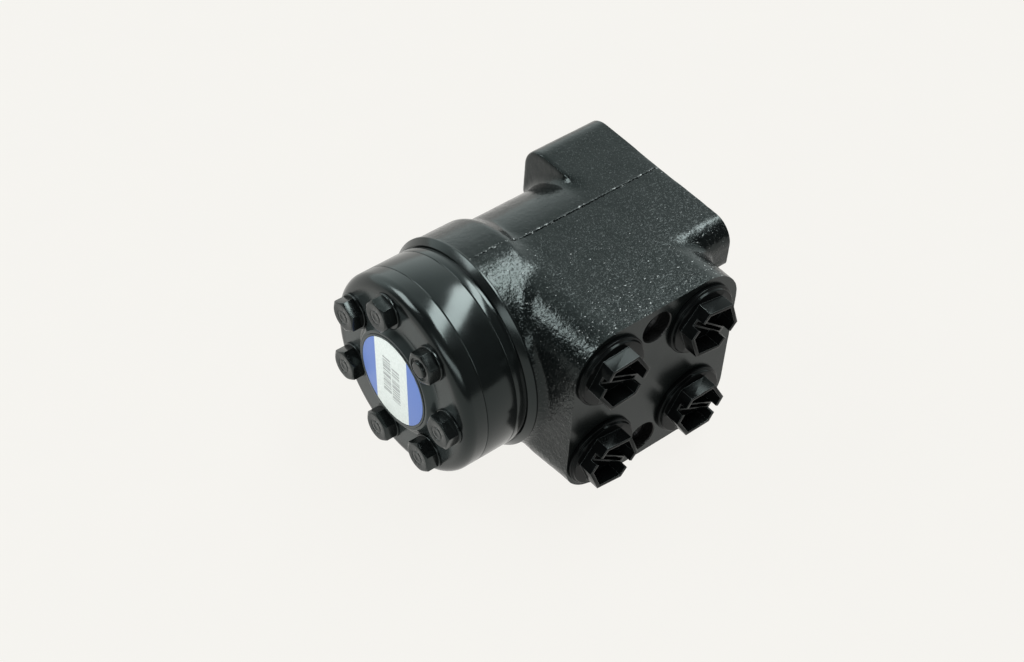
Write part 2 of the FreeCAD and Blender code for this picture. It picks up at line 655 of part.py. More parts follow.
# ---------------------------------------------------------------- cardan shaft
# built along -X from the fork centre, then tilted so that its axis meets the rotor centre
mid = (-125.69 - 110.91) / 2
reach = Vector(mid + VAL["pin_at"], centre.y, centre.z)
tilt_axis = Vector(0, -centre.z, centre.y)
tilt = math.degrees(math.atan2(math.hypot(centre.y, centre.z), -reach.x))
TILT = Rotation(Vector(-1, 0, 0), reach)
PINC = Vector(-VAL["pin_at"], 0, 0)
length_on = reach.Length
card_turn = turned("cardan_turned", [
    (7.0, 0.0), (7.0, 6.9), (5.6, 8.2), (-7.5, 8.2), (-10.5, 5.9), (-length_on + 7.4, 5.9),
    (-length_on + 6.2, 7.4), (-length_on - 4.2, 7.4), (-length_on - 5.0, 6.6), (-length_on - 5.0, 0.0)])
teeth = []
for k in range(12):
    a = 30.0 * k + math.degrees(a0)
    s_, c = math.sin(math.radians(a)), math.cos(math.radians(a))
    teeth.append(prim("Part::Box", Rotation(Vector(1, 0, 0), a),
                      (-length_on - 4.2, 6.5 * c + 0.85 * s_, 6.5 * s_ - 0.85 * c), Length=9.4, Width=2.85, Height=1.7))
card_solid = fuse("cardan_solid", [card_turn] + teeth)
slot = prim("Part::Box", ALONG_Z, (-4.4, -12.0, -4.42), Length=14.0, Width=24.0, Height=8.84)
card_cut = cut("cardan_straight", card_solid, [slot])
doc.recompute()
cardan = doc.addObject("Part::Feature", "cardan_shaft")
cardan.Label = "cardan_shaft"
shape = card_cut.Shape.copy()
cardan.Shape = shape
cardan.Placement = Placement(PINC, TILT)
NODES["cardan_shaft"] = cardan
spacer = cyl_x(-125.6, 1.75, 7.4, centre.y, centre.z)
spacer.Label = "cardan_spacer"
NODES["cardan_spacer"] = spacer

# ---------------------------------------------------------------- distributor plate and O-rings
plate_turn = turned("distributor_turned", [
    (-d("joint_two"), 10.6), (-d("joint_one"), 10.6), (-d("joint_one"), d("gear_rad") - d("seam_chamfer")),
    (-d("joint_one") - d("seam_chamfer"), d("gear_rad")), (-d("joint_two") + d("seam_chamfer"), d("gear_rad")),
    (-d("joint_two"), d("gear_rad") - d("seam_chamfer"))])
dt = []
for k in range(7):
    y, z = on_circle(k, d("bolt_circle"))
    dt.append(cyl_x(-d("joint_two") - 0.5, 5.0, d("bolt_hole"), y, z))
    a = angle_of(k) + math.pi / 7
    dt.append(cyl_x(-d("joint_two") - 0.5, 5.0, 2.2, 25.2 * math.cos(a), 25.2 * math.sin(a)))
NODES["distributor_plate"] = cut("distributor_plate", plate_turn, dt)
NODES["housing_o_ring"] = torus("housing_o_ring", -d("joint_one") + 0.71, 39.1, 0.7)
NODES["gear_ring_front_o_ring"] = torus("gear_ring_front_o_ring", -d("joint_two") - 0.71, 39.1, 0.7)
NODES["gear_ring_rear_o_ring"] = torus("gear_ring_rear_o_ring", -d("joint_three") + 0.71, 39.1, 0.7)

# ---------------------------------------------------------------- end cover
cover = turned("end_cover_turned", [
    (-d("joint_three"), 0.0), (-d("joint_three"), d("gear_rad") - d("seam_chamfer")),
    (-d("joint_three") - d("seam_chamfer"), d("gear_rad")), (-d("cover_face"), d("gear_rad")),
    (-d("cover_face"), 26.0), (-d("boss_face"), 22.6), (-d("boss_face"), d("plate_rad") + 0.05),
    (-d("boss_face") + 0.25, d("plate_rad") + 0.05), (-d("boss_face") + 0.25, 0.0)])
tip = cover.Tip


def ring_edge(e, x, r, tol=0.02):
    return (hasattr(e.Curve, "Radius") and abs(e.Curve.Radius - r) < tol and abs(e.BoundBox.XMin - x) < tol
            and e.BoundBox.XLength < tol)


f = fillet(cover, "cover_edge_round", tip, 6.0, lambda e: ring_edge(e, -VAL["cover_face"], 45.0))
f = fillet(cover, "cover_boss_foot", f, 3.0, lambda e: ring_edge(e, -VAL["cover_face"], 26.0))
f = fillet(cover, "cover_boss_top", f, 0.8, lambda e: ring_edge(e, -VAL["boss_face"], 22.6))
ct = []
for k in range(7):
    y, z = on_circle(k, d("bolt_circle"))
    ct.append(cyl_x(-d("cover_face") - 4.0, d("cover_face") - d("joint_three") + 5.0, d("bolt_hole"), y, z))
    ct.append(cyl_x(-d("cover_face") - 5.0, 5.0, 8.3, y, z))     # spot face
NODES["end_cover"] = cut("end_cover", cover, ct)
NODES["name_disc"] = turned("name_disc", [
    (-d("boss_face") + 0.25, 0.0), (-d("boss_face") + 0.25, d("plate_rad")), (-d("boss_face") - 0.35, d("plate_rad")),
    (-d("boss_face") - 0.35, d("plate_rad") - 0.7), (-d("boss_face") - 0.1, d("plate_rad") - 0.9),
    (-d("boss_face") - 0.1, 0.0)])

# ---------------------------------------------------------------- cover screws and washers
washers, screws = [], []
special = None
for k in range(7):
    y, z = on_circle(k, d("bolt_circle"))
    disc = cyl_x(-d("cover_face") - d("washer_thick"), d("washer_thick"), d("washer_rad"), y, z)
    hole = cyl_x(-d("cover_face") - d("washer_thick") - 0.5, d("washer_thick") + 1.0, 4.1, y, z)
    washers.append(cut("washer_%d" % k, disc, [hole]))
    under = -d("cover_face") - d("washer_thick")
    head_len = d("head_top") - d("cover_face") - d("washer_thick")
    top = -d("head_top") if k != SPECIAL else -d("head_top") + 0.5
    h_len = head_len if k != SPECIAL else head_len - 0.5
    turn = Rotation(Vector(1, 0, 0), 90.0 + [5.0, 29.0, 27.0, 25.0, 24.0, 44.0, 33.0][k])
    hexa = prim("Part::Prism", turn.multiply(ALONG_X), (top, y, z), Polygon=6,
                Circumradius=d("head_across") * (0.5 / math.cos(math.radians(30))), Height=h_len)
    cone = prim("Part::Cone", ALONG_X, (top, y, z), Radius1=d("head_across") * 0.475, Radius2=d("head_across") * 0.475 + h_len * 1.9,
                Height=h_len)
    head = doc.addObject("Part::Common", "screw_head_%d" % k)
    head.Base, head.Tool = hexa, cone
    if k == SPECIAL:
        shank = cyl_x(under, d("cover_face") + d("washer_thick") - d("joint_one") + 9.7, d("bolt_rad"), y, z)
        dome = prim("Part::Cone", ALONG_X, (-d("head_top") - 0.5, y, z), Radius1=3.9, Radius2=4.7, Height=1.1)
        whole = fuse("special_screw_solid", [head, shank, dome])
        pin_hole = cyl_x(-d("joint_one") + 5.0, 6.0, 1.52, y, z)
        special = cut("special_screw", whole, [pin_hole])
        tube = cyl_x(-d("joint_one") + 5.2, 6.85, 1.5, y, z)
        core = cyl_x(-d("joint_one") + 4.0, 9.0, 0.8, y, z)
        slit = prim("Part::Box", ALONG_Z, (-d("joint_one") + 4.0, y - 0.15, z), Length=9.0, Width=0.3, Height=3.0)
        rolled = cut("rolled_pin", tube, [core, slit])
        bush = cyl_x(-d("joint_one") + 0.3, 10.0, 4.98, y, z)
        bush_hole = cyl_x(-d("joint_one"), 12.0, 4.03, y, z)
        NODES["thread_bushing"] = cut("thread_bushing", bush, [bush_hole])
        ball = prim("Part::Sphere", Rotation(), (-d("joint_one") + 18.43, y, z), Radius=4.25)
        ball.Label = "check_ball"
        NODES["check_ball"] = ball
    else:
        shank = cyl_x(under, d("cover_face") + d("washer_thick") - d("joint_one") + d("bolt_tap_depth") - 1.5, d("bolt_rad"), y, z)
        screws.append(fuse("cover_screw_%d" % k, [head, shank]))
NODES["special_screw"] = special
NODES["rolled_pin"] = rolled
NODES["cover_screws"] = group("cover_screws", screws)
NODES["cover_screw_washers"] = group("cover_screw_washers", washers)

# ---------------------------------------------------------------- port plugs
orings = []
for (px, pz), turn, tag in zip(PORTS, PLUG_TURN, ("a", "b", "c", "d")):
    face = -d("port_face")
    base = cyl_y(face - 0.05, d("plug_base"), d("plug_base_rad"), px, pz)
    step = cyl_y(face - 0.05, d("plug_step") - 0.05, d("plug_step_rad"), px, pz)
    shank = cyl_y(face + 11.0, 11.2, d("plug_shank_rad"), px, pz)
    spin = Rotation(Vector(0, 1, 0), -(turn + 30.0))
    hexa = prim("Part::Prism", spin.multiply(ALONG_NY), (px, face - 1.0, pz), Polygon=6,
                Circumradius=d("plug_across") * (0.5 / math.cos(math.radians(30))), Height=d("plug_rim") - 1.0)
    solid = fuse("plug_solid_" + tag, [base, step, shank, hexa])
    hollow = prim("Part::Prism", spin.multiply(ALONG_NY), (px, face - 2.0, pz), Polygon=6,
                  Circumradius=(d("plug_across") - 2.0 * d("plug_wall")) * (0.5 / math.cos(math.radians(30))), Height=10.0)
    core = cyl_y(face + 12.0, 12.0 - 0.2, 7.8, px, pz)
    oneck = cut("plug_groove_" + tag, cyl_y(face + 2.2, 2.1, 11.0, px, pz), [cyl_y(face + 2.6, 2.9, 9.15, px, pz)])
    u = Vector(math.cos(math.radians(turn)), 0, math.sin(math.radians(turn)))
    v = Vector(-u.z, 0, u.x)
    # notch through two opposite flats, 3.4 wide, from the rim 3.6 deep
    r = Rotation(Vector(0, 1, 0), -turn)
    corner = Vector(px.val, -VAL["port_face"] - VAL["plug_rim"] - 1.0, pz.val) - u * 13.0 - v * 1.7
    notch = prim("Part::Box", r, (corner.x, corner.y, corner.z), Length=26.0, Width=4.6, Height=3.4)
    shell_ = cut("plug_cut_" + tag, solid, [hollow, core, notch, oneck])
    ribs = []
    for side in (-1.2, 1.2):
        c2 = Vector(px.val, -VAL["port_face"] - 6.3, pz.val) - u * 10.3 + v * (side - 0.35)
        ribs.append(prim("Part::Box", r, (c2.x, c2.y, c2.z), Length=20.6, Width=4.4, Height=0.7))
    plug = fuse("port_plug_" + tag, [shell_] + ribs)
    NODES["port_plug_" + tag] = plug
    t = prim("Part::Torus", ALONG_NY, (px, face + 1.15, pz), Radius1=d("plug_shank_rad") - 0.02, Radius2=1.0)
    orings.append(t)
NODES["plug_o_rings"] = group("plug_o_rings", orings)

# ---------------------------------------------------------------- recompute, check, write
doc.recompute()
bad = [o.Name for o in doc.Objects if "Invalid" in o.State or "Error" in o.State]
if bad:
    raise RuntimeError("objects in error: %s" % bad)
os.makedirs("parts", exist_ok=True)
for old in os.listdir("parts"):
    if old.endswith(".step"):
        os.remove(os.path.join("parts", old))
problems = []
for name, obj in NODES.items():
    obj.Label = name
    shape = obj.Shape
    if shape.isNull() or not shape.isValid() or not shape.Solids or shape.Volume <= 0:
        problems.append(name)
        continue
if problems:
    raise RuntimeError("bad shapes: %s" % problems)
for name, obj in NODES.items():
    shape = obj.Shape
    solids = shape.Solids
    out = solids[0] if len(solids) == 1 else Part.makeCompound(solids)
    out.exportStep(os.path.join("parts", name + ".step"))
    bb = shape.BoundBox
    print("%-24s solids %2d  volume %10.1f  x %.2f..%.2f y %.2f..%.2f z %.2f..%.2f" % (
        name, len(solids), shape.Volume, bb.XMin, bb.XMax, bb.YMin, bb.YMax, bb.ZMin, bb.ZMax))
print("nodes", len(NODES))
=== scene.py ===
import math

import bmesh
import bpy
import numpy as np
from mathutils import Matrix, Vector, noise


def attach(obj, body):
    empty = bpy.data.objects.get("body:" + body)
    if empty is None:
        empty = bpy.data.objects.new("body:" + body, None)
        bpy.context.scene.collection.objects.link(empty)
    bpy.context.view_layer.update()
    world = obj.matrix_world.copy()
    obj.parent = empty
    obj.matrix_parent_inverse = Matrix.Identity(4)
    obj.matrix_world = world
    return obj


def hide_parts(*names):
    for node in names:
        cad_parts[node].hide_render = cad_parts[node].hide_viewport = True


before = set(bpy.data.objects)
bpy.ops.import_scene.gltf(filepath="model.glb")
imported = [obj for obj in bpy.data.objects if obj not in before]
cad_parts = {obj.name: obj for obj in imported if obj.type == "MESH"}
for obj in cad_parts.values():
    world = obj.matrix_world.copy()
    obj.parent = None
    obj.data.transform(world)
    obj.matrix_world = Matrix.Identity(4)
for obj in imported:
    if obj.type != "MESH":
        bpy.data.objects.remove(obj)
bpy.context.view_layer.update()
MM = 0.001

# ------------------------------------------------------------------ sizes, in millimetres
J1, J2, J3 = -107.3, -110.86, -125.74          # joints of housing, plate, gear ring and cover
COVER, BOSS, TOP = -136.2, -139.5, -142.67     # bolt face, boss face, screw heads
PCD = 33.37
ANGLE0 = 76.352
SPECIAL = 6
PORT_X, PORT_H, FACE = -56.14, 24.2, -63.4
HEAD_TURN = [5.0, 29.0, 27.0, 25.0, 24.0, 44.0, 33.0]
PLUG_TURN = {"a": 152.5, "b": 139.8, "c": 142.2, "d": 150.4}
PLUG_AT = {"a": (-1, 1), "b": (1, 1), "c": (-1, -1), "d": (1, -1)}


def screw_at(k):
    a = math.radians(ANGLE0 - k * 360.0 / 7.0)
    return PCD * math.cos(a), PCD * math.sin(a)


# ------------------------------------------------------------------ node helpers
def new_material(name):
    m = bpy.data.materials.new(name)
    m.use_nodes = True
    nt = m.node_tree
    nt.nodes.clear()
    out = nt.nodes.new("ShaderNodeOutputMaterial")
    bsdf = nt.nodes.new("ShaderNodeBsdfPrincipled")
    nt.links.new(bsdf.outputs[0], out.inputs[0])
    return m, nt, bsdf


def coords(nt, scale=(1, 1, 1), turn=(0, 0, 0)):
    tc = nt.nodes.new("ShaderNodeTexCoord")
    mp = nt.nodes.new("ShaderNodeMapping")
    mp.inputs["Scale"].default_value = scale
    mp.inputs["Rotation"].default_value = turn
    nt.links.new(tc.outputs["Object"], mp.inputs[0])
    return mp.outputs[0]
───
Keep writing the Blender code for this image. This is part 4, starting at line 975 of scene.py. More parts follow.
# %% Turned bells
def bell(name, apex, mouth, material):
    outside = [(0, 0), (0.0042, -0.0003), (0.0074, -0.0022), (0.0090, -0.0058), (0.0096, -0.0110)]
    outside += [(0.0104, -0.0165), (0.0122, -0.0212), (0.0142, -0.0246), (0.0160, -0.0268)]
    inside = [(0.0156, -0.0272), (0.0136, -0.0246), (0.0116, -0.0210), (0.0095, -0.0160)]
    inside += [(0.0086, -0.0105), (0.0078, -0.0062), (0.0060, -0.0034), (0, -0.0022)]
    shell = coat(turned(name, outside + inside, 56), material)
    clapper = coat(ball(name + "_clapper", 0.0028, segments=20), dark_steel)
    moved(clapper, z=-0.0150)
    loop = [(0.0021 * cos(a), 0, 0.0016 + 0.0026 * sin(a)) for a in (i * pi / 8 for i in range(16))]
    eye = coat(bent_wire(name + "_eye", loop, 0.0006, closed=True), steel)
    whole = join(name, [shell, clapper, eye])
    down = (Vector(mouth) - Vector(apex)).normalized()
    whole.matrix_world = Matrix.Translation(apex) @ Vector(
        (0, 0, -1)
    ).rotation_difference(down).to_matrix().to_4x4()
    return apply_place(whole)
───
Given problem: In the listing above, locate the line containing "orings.append(t)" and the line containing "obj.data.transform(world)". Transcribe those two lines and everything between them, exactly as written.

Finished task:
    orings.append(t)
NODES["plug_o_rings"] = group("plug_o_rings", orings)

# ---------------------------------------------------------------- recompute, check, write
doc.recompute()
bad = [o.Name for o in doc.Objects if "Invalid" in o.State or "Error" in o.State]
if bad:
    raise RuntimeError("objects in error: %s" % bad)
os.makedirs("parts", exist_ok=True)
for old in os.listdir("parts"):
    if old.endswith(".step"):
        os.remove(os.path.join("parts", old))
problems = []
for name, obj in NODES.items():
    obj.Label = name
    shape = obj.Shape
    if shape.isNull() or not shape.isValid() or not shape.Solids or shape.Volume <= 0:
        problems.append(name)
        continue
if problems:
    raise RuntimeError("bad shapes: %s" % problems)
for name, obj in NODES.items():
    shape = obj.Shape
    solids = shape.Solids
    out = solids[0] if len(solids) == 1 else Part.makeCompound(solids)
    out.exportStep(os.path.join("parts", name + ".step"))
    bb = shape.BoundBox
    print("%-24s solids %2d  volume %10.1f  x %.2f..%.2f y %.2f..%.2f z %.2f..%.2f" % (
        name, len(solids), shape.Volume, bb.XMin, bb.XMax, bb.YMin, bb.YMax, bb.ZMin, bb.ZMax))
print("nodes", len(NODES))
=== scene.py ===
import math

import bmesh
import bpy
import numpy as np
from mathutils import Matrix, Vector, noise


def attach(obj, body):
    empty = bpy.data.objects.get("body:" + body)
    if empty is None:
        empty = bpy.data.objects.new("body:" + body, None)
        bpy.context.scene.collection.objects.link(empty)
    bpy.context.view_layer.update()
    world = obj.matrix_world.copy()
    obj.parent = empty
    obj.matrix_parent_inverse = Matrix.Identity(4)
    obj.matrix_world = world
    return obj


def hide_parts(*names):
    for node in names:
        cad_parts[node].hide_render = cad_parts[node].hide_viewport = True


before = set(bpy.data.objects)
bpy.ops.import_scene.gltf(filepath="model.glb")
imported = [obj for obj in bpy.data.objects if obj not in before]
cad_parts = {obj.name: obj for obj in imported if obj.type == "MESH"}
for obj in cad_parts.values():
    world = obj.matrix_world.copy()
    obj.parent = None
    obj.data.transform(world)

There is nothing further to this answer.